When the opinion came out, the Tax Court did find fraud.  Mr. Grossman appealed the case to the 4th Circuit but the fraud penalty stood up to that challenge and the Tax Court eventually did sanction Mr. Grossman by suspending his license to practice before it.  Mr. Aka picked this case out of the cases in which the Tax Court has sanctioned attorneys practicing before it and argues that his failure to appear in court does not equate to filing a fraudulent return.  Since failing to appear for seven hearings is not as bad as filing a fraudulent return, the sanction imposed against him should be reduced.

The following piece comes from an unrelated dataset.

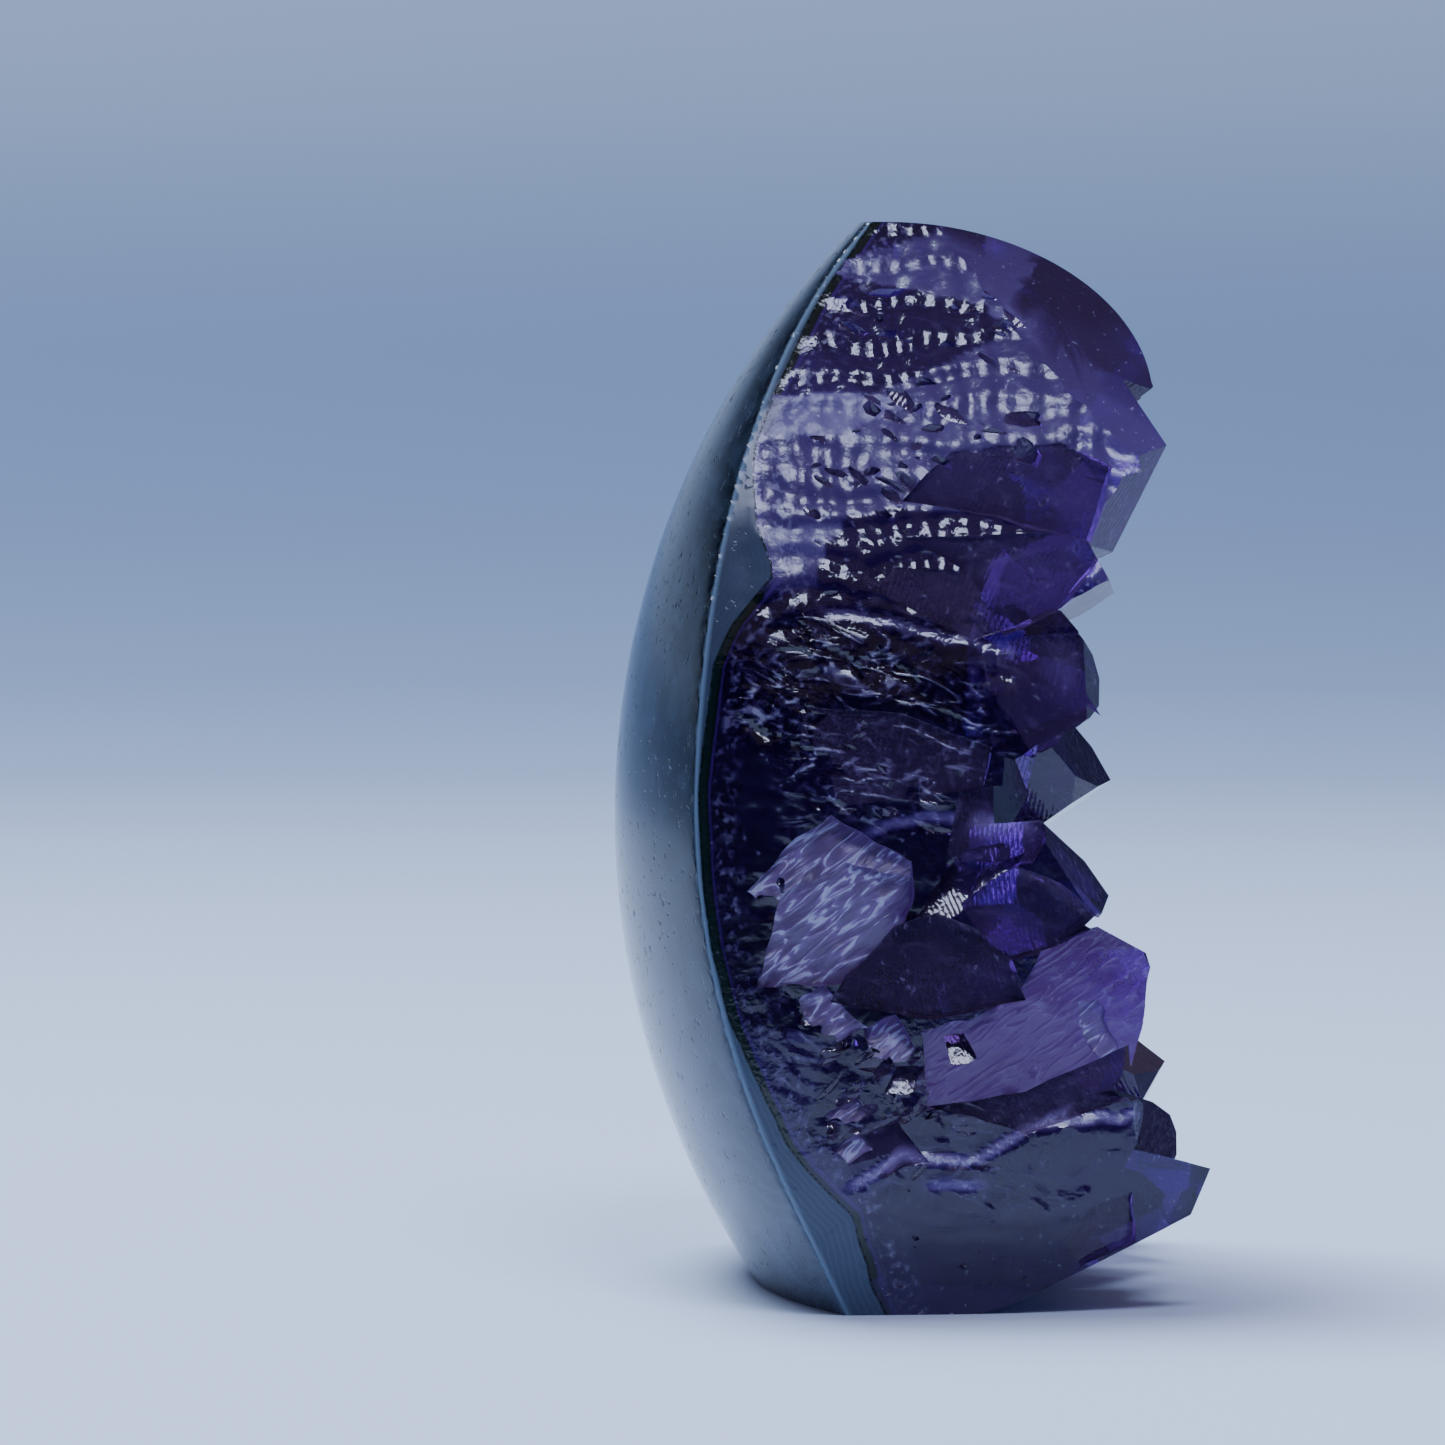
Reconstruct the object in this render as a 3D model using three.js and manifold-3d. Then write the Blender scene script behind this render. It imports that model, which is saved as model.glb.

I think Mr. Aka misses the point of how his actions occurred in the Tax Court and demonstrated disrespect to the Tax Court. His actions did not result in civil or criminal penalties outside of the Tax Court.  Mr. Grossman received a fraud penalty assessment because of his actions and the Tax Court sanction came as a collateral consequence.  Mr. Grossman did nothing that I know of to disrespect the judges at the Tax Court or the Tax Court itself but he did something outside the court that impacted his ability to represent others.  In contrast, Mr. Aka presented a direct affront to the Court and to the petitioners of the Court he represented.  While I think you could make a valid argument in the abstract that a tax practitioner filing fraudulent returns may have committed a more morally reprehensible act than the practitioner who repeatedly fails to appear in court when he should, the weighing of the two acts on a moral scale of which act is worse is not the task put to the Tax Court when it hands out sanctions.  The Tax Court seems perfectly justified in handing out sanctions based on the actions before it just as Judge Merhige gave greater punishment to those who chose to come into his court and lie.

The rules governing practice will always relate to respect for the institution before whom you are practicing. Certainly, things you do outside the court can bring disrespect to the institution and can result in sanctions, but it will always be the things you do before the court that have the most impact.  When Mr. Aka sees that, he will be on the road to reinstatement.  But it may be a long road.